● **Instruction**
Copy out all of the data exactly as it appears.

● **Provided entries**
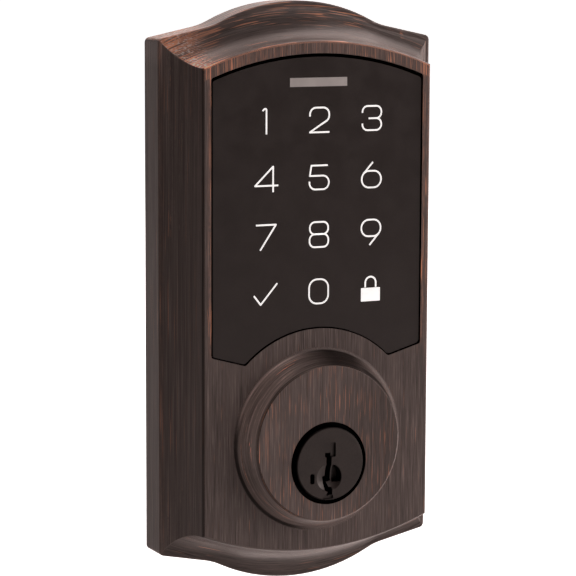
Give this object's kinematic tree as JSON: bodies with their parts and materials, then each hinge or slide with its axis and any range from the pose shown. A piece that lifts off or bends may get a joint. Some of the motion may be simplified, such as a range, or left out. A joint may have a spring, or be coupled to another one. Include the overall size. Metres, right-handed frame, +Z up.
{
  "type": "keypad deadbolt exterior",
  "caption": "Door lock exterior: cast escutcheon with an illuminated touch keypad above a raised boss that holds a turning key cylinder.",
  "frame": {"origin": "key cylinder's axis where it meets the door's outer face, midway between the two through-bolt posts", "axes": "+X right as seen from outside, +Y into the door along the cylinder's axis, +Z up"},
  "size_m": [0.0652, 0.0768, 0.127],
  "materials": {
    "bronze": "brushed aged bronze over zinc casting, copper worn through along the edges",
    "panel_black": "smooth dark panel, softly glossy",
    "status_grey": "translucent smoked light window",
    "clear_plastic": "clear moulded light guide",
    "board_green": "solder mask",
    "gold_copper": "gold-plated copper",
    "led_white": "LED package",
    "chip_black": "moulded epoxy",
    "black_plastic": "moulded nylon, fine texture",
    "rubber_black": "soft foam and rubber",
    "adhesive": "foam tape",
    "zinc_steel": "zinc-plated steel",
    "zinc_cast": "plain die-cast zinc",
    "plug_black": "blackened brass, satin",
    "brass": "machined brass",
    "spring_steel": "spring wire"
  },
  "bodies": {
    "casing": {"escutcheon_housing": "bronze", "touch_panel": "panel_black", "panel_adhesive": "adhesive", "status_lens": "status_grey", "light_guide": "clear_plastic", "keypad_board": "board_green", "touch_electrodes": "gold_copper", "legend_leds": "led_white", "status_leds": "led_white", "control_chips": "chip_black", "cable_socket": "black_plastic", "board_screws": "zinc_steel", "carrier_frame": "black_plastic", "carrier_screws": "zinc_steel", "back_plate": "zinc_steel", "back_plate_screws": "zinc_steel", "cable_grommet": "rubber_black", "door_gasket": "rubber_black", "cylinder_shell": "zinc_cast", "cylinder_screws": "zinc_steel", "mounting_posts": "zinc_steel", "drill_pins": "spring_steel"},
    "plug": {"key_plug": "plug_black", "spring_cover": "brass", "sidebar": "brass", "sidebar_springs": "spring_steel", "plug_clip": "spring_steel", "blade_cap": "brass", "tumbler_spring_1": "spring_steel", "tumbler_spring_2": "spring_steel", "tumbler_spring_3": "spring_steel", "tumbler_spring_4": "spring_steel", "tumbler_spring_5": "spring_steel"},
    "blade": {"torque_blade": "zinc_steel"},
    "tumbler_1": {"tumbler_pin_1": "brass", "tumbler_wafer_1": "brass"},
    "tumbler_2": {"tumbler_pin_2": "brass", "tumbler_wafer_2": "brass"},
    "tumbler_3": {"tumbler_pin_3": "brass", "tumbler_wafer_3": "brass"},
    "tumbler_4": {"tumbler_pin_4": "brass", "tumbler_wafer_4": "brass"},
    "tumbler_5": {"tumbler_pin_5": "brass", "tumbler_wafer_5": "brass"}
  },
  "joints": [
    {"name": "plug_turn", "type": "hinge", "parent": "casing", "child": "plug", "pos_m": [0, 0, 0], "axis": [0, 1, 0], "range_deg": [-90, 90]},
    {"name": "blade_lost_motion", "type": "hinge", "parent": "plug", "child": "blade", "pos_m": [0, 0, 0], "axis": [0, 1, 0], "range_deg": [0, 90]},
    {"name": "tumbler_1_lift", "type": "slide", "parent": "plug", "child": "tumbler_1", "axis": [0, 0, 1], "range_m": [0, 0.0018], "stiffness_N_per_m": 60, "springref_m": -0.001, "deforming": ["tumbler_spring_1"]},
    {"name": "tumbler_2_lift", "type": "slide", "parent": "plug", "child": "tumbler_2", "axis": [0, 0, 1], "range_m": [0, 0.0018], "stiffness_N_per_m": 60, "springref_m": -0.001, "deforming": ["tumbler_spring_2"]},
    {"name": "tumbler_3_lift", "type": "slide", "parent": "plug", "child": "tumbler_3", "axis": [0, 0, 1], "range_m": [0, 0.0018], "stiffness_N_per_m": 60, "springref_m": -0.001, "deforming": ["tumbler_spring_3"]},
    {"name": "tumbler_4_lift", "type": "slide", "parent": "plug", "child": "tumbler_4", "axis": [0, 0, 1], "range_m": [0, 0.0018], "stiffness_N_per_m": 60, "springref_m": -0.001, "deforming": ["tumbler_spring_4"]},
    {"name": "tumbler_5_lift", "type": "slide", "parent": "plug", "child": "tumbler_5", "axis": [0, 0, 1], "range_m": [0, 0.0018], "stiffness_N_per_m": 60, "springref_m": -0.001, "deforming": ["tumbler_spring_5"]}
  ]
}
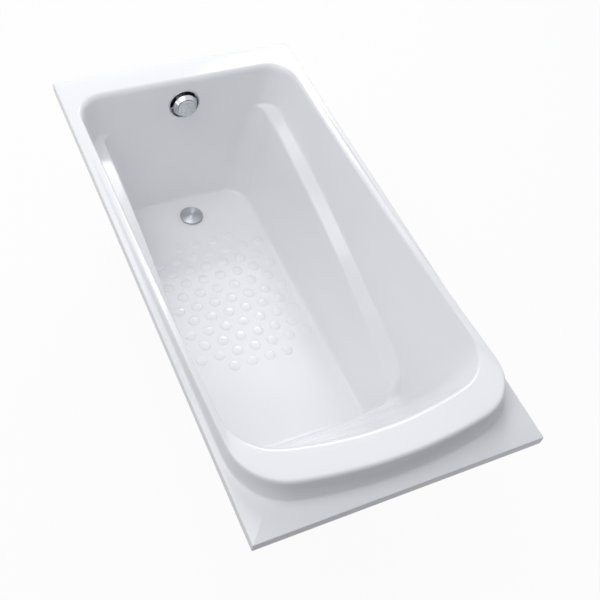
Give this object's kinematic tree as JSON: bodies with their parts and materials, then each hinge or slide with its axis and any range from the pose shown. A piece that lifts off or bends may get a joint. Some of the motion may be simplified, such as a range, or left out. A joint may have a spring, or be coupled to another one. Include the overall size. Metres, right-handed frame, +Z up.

● **Output of the exercise**
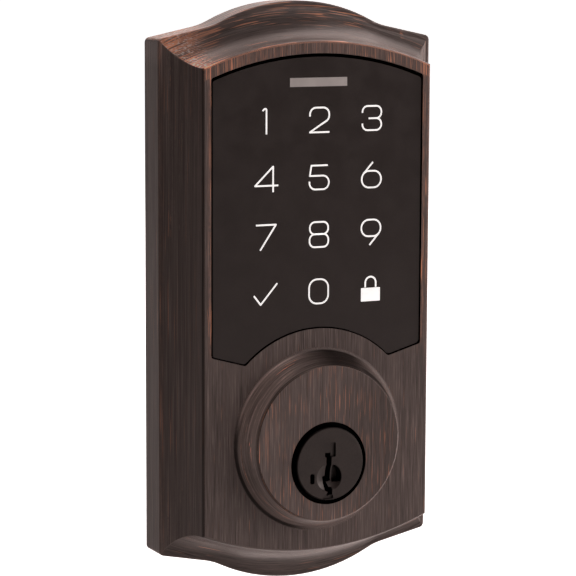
Give this object's kinematic tree as JSON: bodies with their parts and materials, then each hinge or slide with its axis and any range from the pose shown. A piece that lifts off or bends may get a joint. Some of the motion may be simplified, such as a range, or left out. A joint may have a spring, or be coupled to another one. Include the overall size. Metres, right-handed frame, +Z up.
{
  "type": "keypad deadbolt exterior",
  "caption": "Door lock exterior: cast escutcheon with an illuminated touch keypad above a raised boss that holds a turning key cylinder.",
  "frame": {"origin": "key cylinder's axis where it meets the door's outer face, midway between the two through-bolt posts", "axes": "+X right as seen from outside, +Y into the door along the cylinder's axis, +Z up"},
  "size_m": [0.0652, 0.0768, 0.127],
  "materials": {
    "bronze": "brushed aged bronze over zinc casting, copper worn through along the edges",
    "panel_black": "smooth dark panel, softly glossy",
    "status_grey": "translucent smoked light window",
    "clear_plastic": "clear moulded light guide",
    "board_green": "solder mask",
    "gold_copper": "gold-plated copper",
    "led_white": "LED package",
    "chip_black": "moulded epoxy",
    "black_plastic": "moulded nylon, fine texture",
    "rubber_black": "soft foam and rubber",
    "adhesive": "foam tape",
    "zinc_steel": "zinc-plated steel",
    "zinc_cast": "plain die-cast zinc",
    "plug_black": "blackened brass, satin",
    "brass": "machined brass",
    "spring_steel": "spring wire"
  },
  "bodies": {
    "casing": {"escutcheon_housing": "bronze", "touch_panel": "panel_black", "panel_adhesive": "adhesive", "status_lens": "status_grey", "light_guide": "clear_plastic", "keypad_board": "board_green", "touch_electrodes": "gold_copper", "legend_leds": "led_white", "status_leds": "led_white", "control_chips": "chip_black", "cable_socket": "black_plastic", "board_screws": "zinc_steel", "carrier_frame": "black_plastic", "carrier_screws": "zinc_steel", "back_plate": "zinc_steel", "back_plate_screws": "zinc_steel", "cable_grommet": "rubber_black", "door_gasket": "rubber_black", "cylinder_shell": "zinc_cast", "cylinder_screws": "zinc_steel", "mounting_posts": "zinc_steel", "drill_pins": "spring_steel"},
    "plug": {"key_plug": "plug_black", "spring_cover": "brass", "sidebar": "brass", "sidebar_springs": "spring_steel", "plug_clip": "spring_steel", "blade_cap": "brass", "tumbler_spring_1": "spring_steel", "tumbler_spring_2": "spring_steel", "tumbler_spring_3": "spring_steel", "tumbler_spring_4": "spring_steel", "tumbler_spring_5": "spring_steel"},
    "blade": {"torque_blade": "zinc_steel"},
    "tumbler_1": {"tumbler_pin_1": "brass", "tumbler_wafer_1": "brass"},
    "tumbler_2": {"tumbler_pin_2": "brass", "tumbler_wafer_2": "brass"},
    "tumbler_3": {"tumbler_pin_3": "brass", "tumbler_wafer_3": "brass"},
    "tumbler_4": {"tumbler_pin_4": "brass", "tumbler_wafer_4": "brass"},
    "tumbler_5": {"tumbler_pin_5": "brass", "tumbler_wafer_5": "brass"}
  },
  "joints": [
    {"name": "plug_turn", "type": "hinge", "parent": "casing", "child": "plug", "pos_m": [0, 0, 0], "axis": [0, 1, 0], "range_deg": [-90, 90]},
    {"name": "blade_lost_motion", "type": "hinge", "parent": "plug", "child": "blade", "pos_m": [0, 0, 0], "axis": [0, 1, 0], "range_deg": [0, 90]},
    {"name": "tumbler_1_lift", "type": "slide", "parent": "plug", "child": "tumbler_1", "axis": [0, 0, 1], "range_m": [0, 0.0018], "stiffness_N_per_m": 60, "springref_m": -0.001, "deforming": ["tumbler_spring_1"]},
    {"name": "tumbler_2_lift", "type": "slide", "parent": "plug", "child": "tumbler_2", "axis": [0, 0, 1], "range_m": [0, 0.0018], "stiffness_N_per_m": 60, "springref_m": -0.001, "deforming": ["tumbler_spring_2"]},
    {"name": "tumbler_3_lift", "type": "slide", "parent": "plug", "child": "tumbler_3", "axis": [0, 0, 1], "range_m": [0, 0.0018], "stiffness_N_per_m": 60, "springref_m": -0.001, "deforming": ["tumbler_spring_3"]},
    {"name": "tumbler_4_lift", "type": "slide", "parent": "plug", "child": "tumbler_4", "axis": [0, 0, 1], "range_m": [0, 0.0018], "stiffness_N_per_m": 60, "springref_m": -0.001, "deforming": ["tumbler_spring_4"]},
    {"name": "tumbler_5_lift", "type": "slide", "parent": "plug", "child": "tumbler_5", "axis": [0, 0, 1], "range_m": [0, 0.0018], "stiffness_N_per_m": 60, "springref_m": -0.001, "deforming": ["tumbler_spring_5"]}
  ]
}
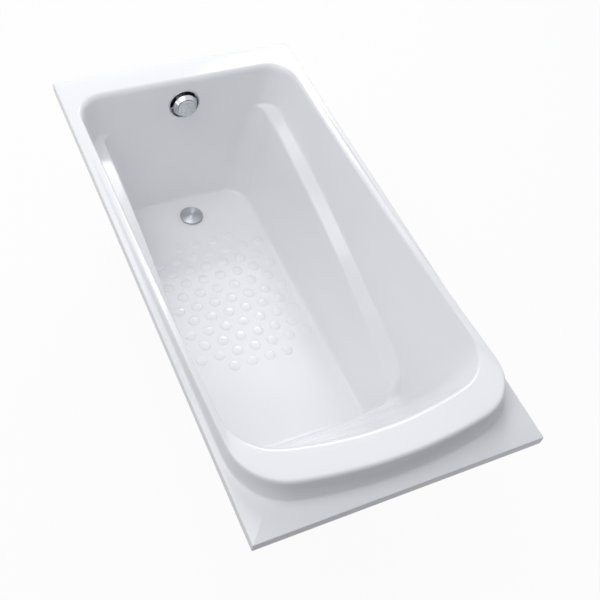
Give this object's kinematic tree as JSON: bodies with their parts and materials, then each hinge or slide with its axis and any range from the pose shown. A piece that lifts off or bends may get a joint. Some of the motion may be simplified, such as a range, or left out. A joint may have a spring, or be coupled to another one. Include the overall size. Metres, right-handed frame, +Z up.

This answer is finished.